🛢️ This Week’s Oil Market Updates
WTI and Brent futures failed to notch another weekly gain this week after concerns about China’s economic recovery and sustained interest rates quelled demand optimism.Prices finished Friday higher with support from a weakening dollar and the EIA’s inventory report. WTI futures gained 1.1% to $81.25/barrel on the final day of the week. Brent futures rose 0.8% to $84.80/barrel. China’s slower-than-expected post-COVID recovery was further complicated this week after updates from the country’s property sector highlighted a string of defaults from debt-laden developers. China’s property sector accounts for roughly 25% of the country’s economic activity, and declining construction activity is adding downward pressure on diesel demand forecasts. Weak demand for China’s manufacturing exports has similarly weighed on distillate’s prospects.
In the US, stronger-than-expected economic data sparked concerns that the Fed would prolong or add to the current interest rate environment. On Wednesday, the Energy Information Administration (EIA) offered support for crude prices with its weekly inventory report. The EIA’s latest data showed crude inventories declined by 5.96 million barrels to 439.7 million barrels for the week ending August 11th, including an 837,000 barrel decline at the Cushing, Oklahoma delivery hub.
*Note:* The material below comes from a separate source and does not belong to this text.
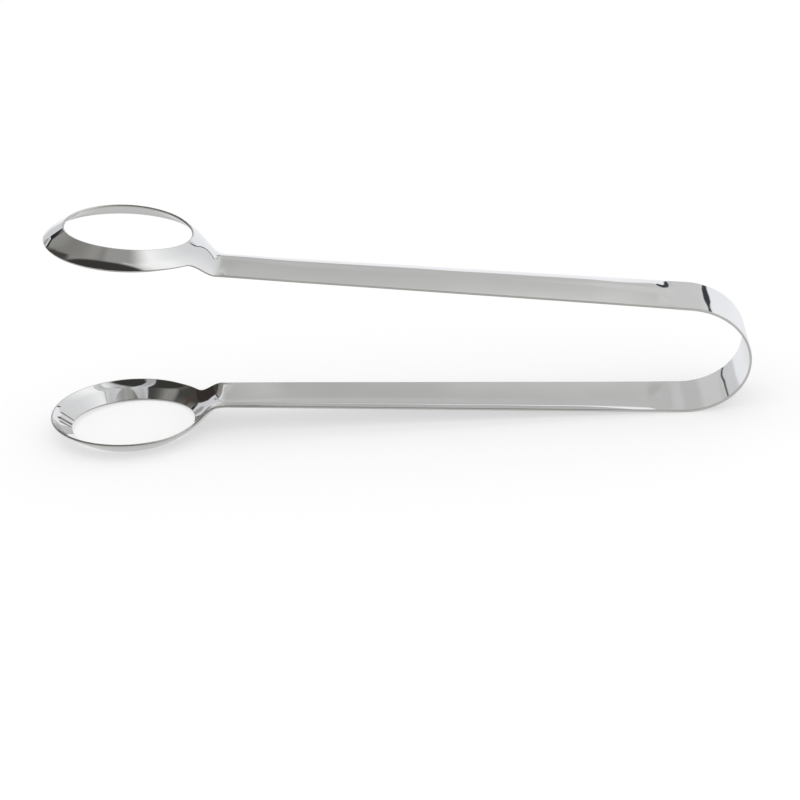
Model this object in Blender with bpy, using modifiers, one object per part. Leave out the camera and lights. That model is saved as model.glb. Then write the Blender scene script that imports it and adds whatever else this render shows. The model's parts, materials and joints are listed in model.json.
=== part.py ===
# Stainless bread tongs: one stamped strip, bent into a spring bow, with a ring jaw at each end.
# Metres, +Z up. X runs along the tongs, with the bow at +X, and Y runs across the strip.
# The strip flexes in its bow, so the bow is cut into short segments with a flexure line between
# each two. A piece's origin is the point it turns about as the bow bends: the mean of the flexure
# lines between it and the middle of the bow. Everything is laid out about the plane midway between
# the two jaws, and then the whole is tilted until it stands on its bow and its lower ring.
import math

import bmesh
import bpy
import numpy as np
from mathutils import Matrix, Vector

mm = 0.001

# Sheet
sheet_thickness = 0.7 * mm
strip_width = 21.1 * mm  # across the bow
split_gap = 0.3 * mm  # clearance between neighbouring pieces of the strip

# Bow: half an ellipse, measured on its outer face from the bow's centre
bow_reach = 19.9 * mm
bow_half_height = 16.8 * mm
segments_per_side = 3
cells_per_segment = 6
bow_cross_cells = 2
bow_samples = 400
bow_roughness = 0.10

# Arms: straight, spreading from the bow, pressed to a shallow arch with its edges inwards
arm_spread = math.radians(1.9)
arm_width_at_neck = 17.3 * mm  # where the arm reaches the ring's outside circle
arch_height = 1.7 * mm
flat_land_length = 9.0 * mm  # flat stretch beside the bow
arch_run_in = 26.0 * mm  # from the flat land to the full arch
arm_cells = 20
land_cells = 2
arm_roughness = 0.12

# Ring jaws: a flat-sided cone with an open middle, its wide rim facing the other jaw
ring_reach = 166.5 * mm  # bow's centre to the ring's axis
ring_outside_radius = 24.35 * mm
ring_wall_at_tip = 5.9 * mm  # the walls' widths on plan, from the wide rim to the opening
ring_wall_at_sides = 6.1 * mm
ring_wall_at_neck = 4.5 * mm
ring_wall_slope = math.radians(37.1)
ring_tilt = math.radians(2.6)
neck_rise = 5.7 * mm  # from the arm's edges up to the plane of the wide rim
neck_fillet_radius = 14.0 * mm
neck_bend = 1.8 * mm  # height over which the cone runs into the arm
neck_arch_start_share = 0.6  # where the arch runs out, as a share of the way to the fillet
neck_land_length = 5.0 * mm  # from the fillet to the end of the jaw piece
ring_cells = 30
fillet_cells = 10
neck_cells = 3
cross_cells = 6
ring_roughness = 0.12

# Finish of the meshes
steel_colour = (0.78, 0.79, 0.80, 1)
merge_distance = 0.01 * mm
smooth_angle = math.radians(40)
steepest_stand = math.radians(45)
stand_steps = 50

half_width = strip_width / 2
opening_half_width = ring_outside_radius - ring_wall_at_sides
opening_half_length = ring_outside_radius - (ring_wall_at_tip + ring_wall_at_neck) / 2
opening_offset = (ring_wall_at_tip - ring_wall_at_neck) / 2


def steel(name, roughness):
    material = bpy.data.materials.new(name)
    material.use_nodes = True
    shader = material.node_tree.nodes["Principled BSDF"]
    shader.inputs["Base Color"].default_value = steel_colour
    shader.inputs["Metallic"].default_value = 1
    shader.inputs["Roughness"].default_value = roughness
    return material


def pressed_sheet(name, rails, cells, form, outward, roughness):
    """One half of a sheet between two rails, divided across, then formed."""
    sheet = bmesh.new()
    rail_edges = []
    for rail in rails:
        points = [sheet.verts.new(point) for point in rail]
        rail_edges += [sheet.edges.new(pair) for pair in zip(points, points[1:])]
    along = set(rail_edges)
    bmesh.ops.bridge_loops(sheet, edges=rail_edges)
    across = [edge for edge in sheet.edges if edge not in along]
    bmesh.ops.subdivide_edges(sheet, edges=across, cuts=cells - 1, use_grid_fill=True)
    for vertex in sheet.verts:
        vertex.co = form(vertex.co)
    sheet.normal_update()
    facing = [face.normal.dot(outward(face.calc_center_median())) for face in sheet.faces]
    if sum(facing) < 0:
        bmesh.ops.reverse_faces(sheet, faces=sheet.faces[:])
    mesh = bpy.data.meshes.new(name)
    sheet.to_mesh(mesh)
    sheet.free()
    mesh.shade_smooth()
    mesh.set_sharp_from_angle(angle=smooth_angle)
    mesh.materials.append(steel(name + "_steel", roughness))
    return mesh


def place(name, mesh, parent, location, rotation=(0, 0, 0)):
    """Links a half sheet under its carrier, mirrors it across the strip and gives it its thickness."""
    piece = bpy.data.objects.new(name, mesh)
    tongs.objects.link(piece)
    piece.parent = parent
    piece.location = location
    piece.rotation_euler = rotation
    halves = piece.modifiers.new("Other half", "MIRROR")
    halves.use_axis = (False, True, False)
    halves.merge_threshold = merge_distance
    wall = piece.modifiers.new("Sheet", "SOLIDIFY")
    wall.thickness = sheet_thickness
    wall.offset = -1
    wall.use_even_offset = True
    return piece


def smooth_step(value):
    share = min(max(value, 0), 1)
    return share * share * (3 - 2 * share)


# The bow's outer face runs from its nose towards the upper arm, and ends where it takes the arm's slope.
end_turn = math.atan(math.tan(arm_spread) * bow_reach / bow_half_height)
turns = np.linspace(0, math.pi / 2 - end_turn, bow_samples)
bow_x = bow_reach * np.cos(turns)
bow_z = bow_half_height * np.sin(turns)
bow_run = np.concatenate(([0], np.cumsum(np.hypot(np.diff(bow_x), np.diff(bow_z)))))
segment_length = 2 * bow_run[-1] / (2 * segments_per_side + 1)


def bow_point(run, depth=0):
    """A point of the bow at a distance along its outer face from the nose, and at a depth below that face."""
    turn = np.interp(abs(run), bow_run, turns)
    side = 1 if run >= 0 else -1
    normal = Vector((math.cos(turn) / bow_reach, 0, side * math.sin(turn) / bow_half_height)).normalized()
    point = Vector((bow_reach * math.cos(turn), 0, side * bow_half_height * math.sin(turn)))
    return point - normal * depth


# The jaw frame: origin on the ring's axis in the plane of the wide rim, x towards the bow, z outwards.
arm_start = bow_point(bow_run[-1])
edge_height_at_ring = arm_start.z + (arm_start.x + ring_reach) * math.tan(arm_spread)
ring_centre = Vector((-ring_reach, 0, edge_height_at_ring + neck_rise))


def in_jaw_frame(point):
    from_centre = point - ring_centre
    along = from_centre.x * math.cos(ring_tilt) - from_centre.z * math.sin(ring_tilt)
    outwards = from_centre.x * math.sin(ring_tilt) + from_centre.z * math.cos(ring_tilt)
    return Vector((along, 0, outwards))


arm_end = in_jaw_frame(arm_start)
relative_slope = math.tan(ring_tilt - arm_spread)
taper = (half_width - arm_width_at_neck / 2) / (arm_end.x - ring_outside_radius)


def edge_half_width(along):
    return half_width - taper * (arm_end.x - along)


# Neck fillet: an arc that touches the ring outside and the straight edge of the arm.
fillet_reach = ring_outside_radius + neck_fillet_radius
level = edge_half_width(0) + neck_fillet_radius * math.hypot(1, taper)
slope_term = 1 + taper * taper
fillet_x = (math.sqrt(slope_term * fillet_reach**2 - level**2) - taper * level) / slope_term
fillet_y = level + taper * fillet_x
ring_meets_fillet = math.atan2(fillet_y, fillet_x)
fillet_end_turn = math.pi / 2 + math.atan(taper)
fillet_end_x = fillet_x + neck_fillet_radius * math.sin(math.atan(taper))
ring_meets_fillet_x = ring_outside_radius * math.cos(ring_meets_fillet)
neck_arch_start = ring_meets_fillet_x * neck_arch_start_share
neck_end = fillet_end_x + neck_land_length


def cone_height(radius):
    return (ring_outside_radius - radius) * math.tan(ring_wall_slope)


def outline_half_width(along):
    if along < ring_meets_fillet_x:
        return math.sqrt(max(ring_outside_radius**2 - along**2, 0))
    if along < fillet_end_x:
        return fillet_y - math.sqrt(max(neck_fillet_radius**2 - (fillet_x - along) ** 2, 0))
    return edge_half_width(along)


def arch_at(along):
    """The arch's rise, and how far the edges droop from it: it runs out before the bow and in the neck."""
    from_bow = smooth_step((arm_end.x - flat_land_length - along) / arch_run_in)
    from_ring = smooth_step((along - neck_arch_start) / (fillet_end_x - neck_arch_start))
    return arch_height * from_bow, arch_height * from_bow * from_ring


def pressed(point):
    """Moves a point of the flat blank to the pressed surface: the ring's cone, the neck and the arched arm."""
    rise, droop = arch_at(point.x)
    cone = cone_height(math.hypot(point.x, point.y))
    crest = arm_end.z - relative_slope * (arm_end.x - point.x) + rise
    blend = max(neck_bend - abs(cone - crest), 0) / neck_bend
    height = max(cone, crest) + blend * blend * neck_bend / 4
    if droop:
        height -= droop * (point.y / outline_half_width(point.x)) ** 2
    return Vector((point.x, point.y, height))


def unchanged(point):
    return point


def up(_):
    return Vector((0, 0, 1))


def on_circle(radius, turn, centre_x=0, centre_y=0):
    return Vector((centre_x + radius * math.cos(turn), centre_y + radius * math.sin(turn), 0))


def on_opening(turn):
    along = opening_offset + opening_half_length * math.cos(turn)
    return Vector((along, opening_half_width * math.sin(turn), 0))


def jaw_rails():
    """The blank of the jaw: round the ring from its tip, then through the fillet to the end of the neck."""
    around = np.linspace(math.pi, ring_meets_fillet, ring_cells + 1)
    outer = [on_circle(ring_outside_radius, turn) for turn in around]
    inner = [on_opening(turn) for turn in around]
    arc = np.linspace(ring_meets_fillet + math.pi, math.pi + fillet_end_turn, fillet_cells + 1)[1:]
    outer += [on_circle(neck_fillet_radius, turn, fillet_x, fillet_y) for turn in arc]
    land = np.linspace(fillet_end_x, neck_end, neck_cells + 1)[1:]
    outer += [Vector((x, edge_half_width(x), 0)) for x in land]
    round_cells = fillet_cells // 2
    rest = np.linspace(ring_meets_fillet, 0, round_cells + 1)[1:]
    inner += [on_opening(turn) for turn in rest]
    middle = np.linspace(inner[-1].x, neck_end, fillet_cells - round_cells + neck_cells + 1)[1:]
    inner += [Vector((x, 0, 0)) for x in middle]
    inner[0].y = 0
    outer[0].y = 0
    return inner, outer


def arm_rails():
    """The blank of the arm, with one row of the mesh where the flat land beside the bow begins."""
    land_start = arm_end.x - flat_land_length
    arched = np.linspace(neck_end + split_gap, land_start, arm_cells + 1)
    land = np.linspace(land_start, arm_end.x - split_gap / 2, land_cells + 1)[1:]
    along = [*arched, *land]
    return [Vector((x, 0, 0)) for x in along], [Vector((x, edge_half_width(x), 0)) for x in along]


def bow_mesh(name, start, end, origin):
    runs = np.linspace(start + split_gap / 2, end - split_gap / 2, cells_per_segment + 1)
    inner = [bow_point(run) - origin for run in runs]
    outer = [point + Vector((0, half_width, 0)) for point in inner]

    def away_from_centre(point):
        return point + origin

    return pressed_sheet(name, (inner, outer), bow_cross_cells, unchanged, away_from_centre, bow_roughness)


def jaw_frame_mesh(name, rails, roughness, pivot_in_jaw):
    mesh = pressed_sheet(name, rails, cross_cells, pressed, up, roughness)
    mesh.transform(Matrix.Translation(-pivot_in_jaw))
    return mesh


def empty(name, parent=None, rotation=(0, 0, 0)):
    carrier = bpy.data.objects.new(name, None)
    tongs.objects.link(carrier)
    carrier.parent = parent
    carrier.rotation_euler = rotation
    return carrier


def corners():
    """Every corner of the finished pieces, in world space."""
    bpy.context.view_layer.update()
    graph = bpy.context.evaluated_depsgraph_get()
    found = []
    for piece in tongs.objects:
        if piece.type == "MESH":
            shape = piece.evaluated_get(graph)
            found += [shape.matrix_world @ vertex.co for vertex in shape.data.vertices]
    return np.array(found)


def standing_tilt(points):
    """The turn about Y at which the bow and the lower ring reach down to the same level."""
    at_bow = points[:, 0] > 0
    low, high = 0, steepest_stand
    for _ in range(stand_steps):
        tilt = (low + high) / 2
        heights = points[:, 2] * math.cos(tilt) - points[:, 0] * math.sin(tilt)
        if heights[at_bow].min() > heights[~at_bow].min():
            low = tilt
        else:
            high = tilt
    return (low + high) / 2


for old in list(bpy.data.objects):
    bpy.data.objects.remove(old)
tongs = bpy.data.collections.new("bread_tongs")
bpy.context.scene.collection.children.link(tongs)

stand = empty("stand")

middle_end = segment_length / 2
middle_mesh = bow_mesh("bow_middle", -middle_end, middle_end, Vector())
place("bow_middle", middle_mesh, stand, Vector())

# Each side has its bow segments, its arm and its ring jaw, and the lower side is the upper one
# turned over. The last segment, the arm and the ring jaw move as one.
for side, turn_over in (("upper", 0), ("lower", math.pi)):
    half = empty(f"{side}_side", stand, (turn_over, 0, 0))
    flexures = []
    for number in range(segments_per_side):
        start = middle_end + number * segment_length
        flexures.append(bow_point(start, sheet_thickness / 2))
        pivot = sum(flexures, Vector()) / len(flexures)
        name = f"bow_{side}_{number + 1}"
        segment = place(name, bow_mesh(name, start, start + segment_length, pivot), half, pivot)
    pivot_in_jaw = in_jaw_frame(pivot)
    arm_mesh = jaw_frame_mesh(f"{side}_arm", arm_rails(), arm_roughness, pivot_in_jaw)
    arm = place(f"{side}_arm", arm_mesh, segment, Vector(), (0, ring_tilt, 0))
    jaw_mesh = jaw_frame_mesh(f"{side}_ring_jaw", jaw_rails(), ring_roughness, pivot_in_jaw)
    place(f"{side}_ring_jaw", jaw_mesh, arm, Vector())

# Stand the tongs on the bow and the lower ring, centred over the origin.
stand.rotation_euler = (0, standing_tilt(corners()), 0)
standing = corners()
middle = (standing.min(axis=0) + standing.max(axis=0)) / 2
stand.location = (-middle[0], -middle[1], -standing[:, 2].min())
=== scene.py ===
import json
import math

import bmesh
import bpy
import numpy as np
from mathutils import Matrix, Vector


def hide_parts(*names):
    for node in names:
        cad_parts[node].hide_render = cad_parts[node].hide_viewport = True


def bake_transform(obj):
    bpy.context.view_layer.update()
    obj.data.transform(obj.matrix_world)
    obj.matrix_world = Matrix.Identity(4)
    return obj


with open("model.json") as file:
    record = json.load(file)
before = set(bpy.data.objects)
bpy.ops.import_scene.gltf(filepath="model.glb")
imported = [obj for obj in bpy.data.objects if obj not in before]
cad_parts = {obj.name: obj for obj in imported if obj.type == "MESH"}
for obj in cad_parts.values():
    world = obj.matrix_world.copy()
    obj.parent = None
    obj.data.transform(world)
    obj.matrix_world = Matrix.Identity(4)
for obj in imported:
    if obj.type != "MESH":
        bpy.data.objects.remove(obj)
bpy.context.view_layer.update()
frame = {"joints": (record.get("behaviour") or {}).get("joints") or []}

# Bread tongs: one polished stainless strip, bent into a spring bow, with a ring jaw at each end.
# The strip is made as the real one is: a flat blank with rounded edges, then pressed and bent.
# Metres. The tongs' own frame has its origin at the bow's centre, x towards the nose, z to the upper arm.
mm = 0.001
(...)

The drop in crude stocks highlighted the impact of surging US exports over increasing production. Crude production for the week of August 11th reached 12.7 million bpd – the highest output since March 2020. Refinery utilization rates climbed by 0.9 percent to 94.7% for the same period. Refinery runs increased by 167,000 bpd to 16.75 million bpd – the highest figure since January 2020. Including WTI Midland in Dated Brent has boosted the overseas appetite for US exports, with crude outflows increasing by 2.2 million bpd on the week.
Other Oil Updates:
The dollar strengthened to two-month highs early this week but softened moderately Friday to support crude’s end-of-the-week recovery.
Asian refiners are navigating the consequences of declining Kuwaiti shipments, as the OPEC producer has rerouted ~20% of its exports to the country’s new Al Zour refinery. Kuwait’s crude exports fell by 1.61 million bpd (10%) YOY from January through July. Kuwait plans to cut exports by another 300,000 bpd for 2H23 as it scales up refinery runs at Al Zour.
On Wednesday, renewables developer-operator Invenergy announced a $1.5 billion deal to acquire American Electric Power’s (AEP’s) 1,365-megawatt renewables portfolio. Invenergy partnered with Blackstone and Canadian pension fund CDPQ to form IRG Acquisition Holdings (IRGAH), and the deal included one of the first applications of the Inflation Reduction Act’s tax credit transfers to secure financing. IRGAH sold credits to Bank of America through a production tax credit (PTC) transfer for $580 million.
☀️ New US Solar Panel Tariffs
On Friday, the US Commerce Department finalized plans to impose import duties on certain solar panel manufacturers when President Biden’s tariff waiver expires in June 2024. In December, a Commerce Department probe discovered that manufacturers frequently sidestepped tariffs on Chinese-made products by rerouting Chinese-made panels to other Southeast Asian countries for minor processing before exporting to the US. Roughly 80% of US solar panel supplies are sourced from Cambodian, Malaysian, Thai, and Vietnamese manufacturers. Companies can opt into a certification process that shows non-Chinese components in panels. Firms that violate the policy will face the full tariff rates employed on Chinese-made products.
Southern California is preparing for its first tropical storm since 1939. Hurricane Hilary weakened from a Category 4 to a Category 3 storm on Saturday, and forecasts show extensive rainfall will hit areas east of Los Angeles. Utility operator Southern California Edison expects the storm to impact large portions of its service area. Major regional refineries were operating normally Friday and expected to remain outside the storm’s direct path.